The world of work is changing. Artificial intelligence, automation, and robotics will make this shift as significant as the mechanization in prior generations of agriculture and manufacturing. While some jobs will be lost, and many others created, almost all will change. Demand for technological, social and emotional, and higher cognitive skills will rise by 2030. How will workers and organizations adapt?
The need for some skills, such as technological as well as social and emotional skills, will rise, even as the demand for others, including physical and manual skills, will fall. These changes will require workers everywhere to deepen their existing skill sets or acquire new ones. Companies, too, will need to rethink how work is organized within their organizations. How will demand for workforce skills change with automation? Over the next ten to 15 years, the adoption of automation and AI technologies will transform the workplace as people increasingly interact with ever-smarter machines. These technologies, and that human-machine interaction, will bring numerous benefits in the form of higher productivity, GDP growth, improved corporate performance, and new prosperity, but they will also change the skills required of human workers.
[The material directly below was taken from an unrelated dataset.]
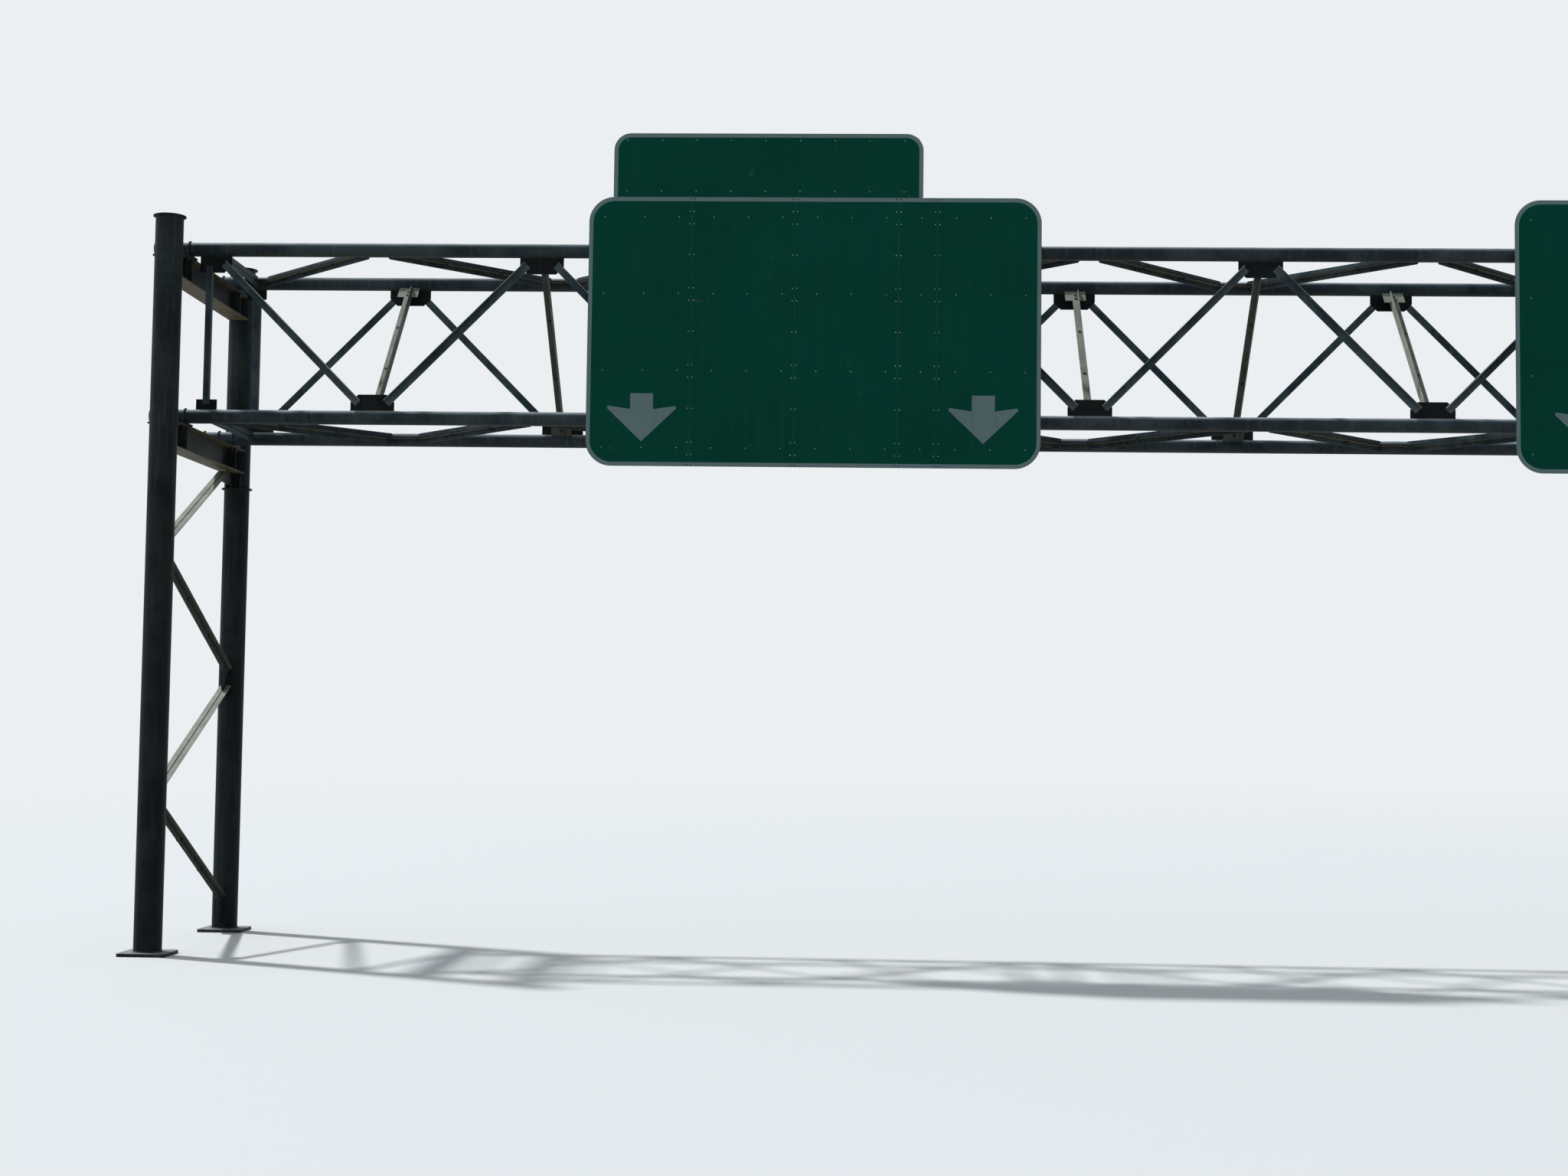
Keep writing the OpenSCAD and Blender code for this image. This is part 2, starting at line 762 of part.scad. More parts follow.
// A hanger beam between two heights, with the holes for its U-bolts
module hanger(x, low, high) {
    difference() {
        translate([x, hanger_back_y, low])
            linear_extrude(high - low) {
                for (y = [-hanger_t, -hanger_depth])
                    translate([-hanger_width / 2, y])
                        square([hanger_width, hanger_t]);
                translate([-hanger_t / 2, -hanger_depth])
                    square([hanger_t, hanger_depth]);
            }
        for (level = [chord_level, top_level], side = [-1, 1], leg = [-1, 1])
            translate([x + side * hanger_rod_side, hanger_back_y + 1, level + leg * u_leg(hanger_rod)])
                rotate([90, 0, 0])
                    cylinder(h = hanger_t + 2, d = hanger_rod + hole_clearance);
    }
}

// The U-bolts that hold a sign's hangers to the front chords
module hanger_u_bolts(x) {
    for (place = hanger_places, level = [chord_level, top_level], side = [-1, 1])
        translate([x + place + side * hanger_rod_side, -side_y, level])
            rotate([-90, 0, 0])
                u_bolt(hanger_rod, plate_root + hanger_t + hanger_rod_tail);
}

// The hangers of a sign. Those behind the exit panel run up to its top
module sign_hangers(x, has_exit) {
    for (place = hanger_places) {
        behind_exit = has_exit && place > exit_inset && place < exit_inset + exit_w;
        high = behind_exit ? sign_top + exit_gap + exit_h - exit_rail_edge / 2 : sign_top - hanger_short;
        hanger(x + place, sign_low + hanger_short, high);
    }
}

module left_front_post() { color(steel_dark) post(-1, -1); }
module left_rear_post() { color(steel_dark) post(-1, 1); }
module right_front_post() { color(steel_dark) post(1, -1); }
module right_rear_post() { color(steel_dark) post(1, 1); }
module post_caps() { color(steel) cap_discs(); }
module left_base_plates() { color(steel) base_plate_pair(-1); }
module right_base_plates() { color(steel) base_plate_pair(1); }
module left_top_beam() { color(steel_dark) beam(-1, top_level); }
module left_bottom_beam() { color(steel_dark) beam(-1, chord_level); }
module right_top_beam() { color(steel_dark) beam(1, top_level); }
module right_bottom_beam() { color(steel_dark) beam(1, chord_level); }
module seat_brackets() { color(steel_dark) brackets(); }
module saddle_plates() { color(steel) saddles(); }
module chord_u_bolts() { color(steel_light) tower_u_bolts(); }
module brace_gussets() { color(steel) tower_gussets(); }
module left_tower_braces() { color(steel_light) tower_bracing(-1); }
module right_tower_braces() { color(steel_light) tower_bracing(1); }
module left_chords() { color(steel) end_chord_pipes(-1); }
module middle_chords() { color(steel) middle_chord_pipes(); }
module right_chords() { color(steel) end_chord_pipes(1); }
module splice_flanges() { color(steel) splice_rings(); }
module front_web() { color(steel) for (section = [-1, 0, 1]) web(section, -1); }
module rear_web() { color(steel) for (section = [-1, 0, 1]) web(section, 1); }
module top_lacing() { color(steel_light) for (section = [-1, 0, 1]) lacing(section, top_level); }
module bottom_lacing() { color(steel_light) for (section = [-1, 0, 1]) lacing(section, chord_level); }
module sway_bars() { color(steel_light) for (section = [-1, 0, 1]) section_sway(section); }
module left_end_frame() { color(steel) end_frame(-end_x, false); }
module right_end_frame() { color(steel) end_frame(end_x, false); }
module splice_frames() {
    color(steel)
        for (x = [-inner_end_x, -mid_panels * panel, mid_panels * panel, inner_end_x])
            end_frame(x, true);
}
module web_gussets() { color(steel_dark) for (section = [-1, 0, 1]) section_web_gussets(section); }
module lacing_plates() { color(steel_dark) for (section = [-1, 0, 1]) section_lacing_plates(section); }
module sway_plates() { color(steel_light) for (section = [-1, 0, 1]) section_sway_plates(section); }
module left_sign_sheets() { color(sign_green) sign_sheets(left_sign_x); }
module exit_panel() { color(sign_green) exit_sheet(); }
module left_sign_rails() {
    color(alloy) {
        sign_rails(left_sign_x);
        exit_rails();
    }
}
module left_sign_hangers() { color(steel) sign_hangers(left_sign_x, true); }
module right_sign_sheets() { color(sign_green) sign_sheets(right_sign_x); }
module right_sign_rails() { color(alloy) sign_rails(right_sign_x); }
module right_sign_hangers() { color(steel) sign_hangers(right_sign_x, false); }
module hanger_bolts() {
    color(steel_light) {
        hanger_u_bolts(left_sign_x);
        hanger_u_bolts(right_sign_x);
    }
}

left_front_post();
left_rear_post();
right_front_post();
right_rear_post();
post_caps();
left_base_plates();
right_base_plates();
left_top_beam();
left_bottom_beam();
right_top_beam();
right_bottom_beam();
seat_brackets();
saddle_plates();
chord_u_bolts();
brace_gussets();
left_tower_braces();
right_tower_braces();
left_chords();
middle_chords();
right_chords();
splice_flanges();
front_web();
rear_web();
top_lacing();
bottom_lacing();
sway_bars();
left_end_frame();
right_end_frame();
splice_frames();
web_gussets();
lacing_plates();
sway_plates();
left_sign_sheets();
exit_panel();
left_sign_rails();
left_sign_hangers();
right_sign_sheets();
right_sign_rails();
right_sign_hangers();
hanger_bolts();
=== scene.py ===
import math
import random

import bmesh
import bpy
from mathutils import Matrix, Vector


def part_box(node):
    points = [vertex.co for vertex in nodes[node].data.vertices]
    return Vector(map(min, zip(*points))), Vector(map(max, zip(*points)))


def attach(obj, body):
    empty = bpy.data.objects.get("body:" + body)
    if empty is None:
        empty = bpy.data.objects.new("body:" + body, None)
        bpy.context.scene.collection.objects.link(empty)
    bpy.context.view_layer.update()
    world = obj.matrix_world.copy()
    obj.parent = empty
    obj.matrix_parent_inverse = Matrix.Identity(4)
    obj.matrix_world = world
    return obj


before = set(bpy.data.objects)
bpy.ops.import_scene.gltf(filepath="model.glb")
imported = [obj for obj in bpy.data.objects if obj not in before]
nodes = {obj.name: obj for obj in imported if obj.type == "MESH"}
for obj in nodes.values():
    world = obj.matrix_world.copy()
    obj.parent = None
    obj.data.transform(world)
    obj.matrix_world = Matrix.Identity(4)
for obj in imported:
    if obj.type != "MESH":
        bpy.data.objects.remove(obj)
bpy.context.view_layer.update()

# The photograph's frame and the camera that took it
IMAGE_W = 2048
FOCAL_PX = 2870
SENSOR_W = 36.0
CAMERA_PLACE = Vector((-4.616, -26.896, 2.726))
CAMERA_YAW = -0.0377
CAMERA_PITCH = 0.0632
CAMERA_ROLL = 0.0128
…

To measure skill shifts from automation and AI, we modeled skill shifts going forward to 2030—and found that they accelerated. While the demand for technological skills has been growing since 2002, it will gather pace in the 2016 to 2030 period. The increase in the need for social and emotional skills will similarly accelerate. By contrast, the need for both basic cognitive skills and physical and manual skills will decline. All technological skills, both advanced and basic, will see a substantial growth in demand. Advanced technologies require people who understand how they work and can innovate, develop, and adapt them. Our research suggests that through 2030, the time spent using advanced technological skills will increase by 50 percent in the United States and by 41 percent in Europe. We expect the fastest rise in the need for advanced IT and programming skills, which could grow as much as 90 percent between 2016 and 2030. People with these skills will inevitably be a minority. However, there is also a significant need for everyone to develop basic digital skills for the new age of automation. We find that among 25 skills we analyzed, basic digital skills are the second-fastest-growing category, increasing by 69 percent in the United States and by 65 percent in Europe. The need for finely tuned social and emotional skills will rapidly grow. Accompanying the adoption of advanced technologies into the workplace will be an increase in the need for workers with finely tuned social and emotional skills—skills that machines are a long way from mastering. In aggregate, between 2016 and 2030, demand for social and emotional skills will grow across all industries by 26 percent in the United States and by 22 percent in Europe. While some of these skills, such as empathy, are innate, others, such as advanced communication, can be honed and taught. The rise in demand for entrepreneurship and initiative taking will be the fastest growing in this category, with a 33 percent increase in the United States and a 32 percent rise in Europe. The need for leadership and managing others will also grow strongly.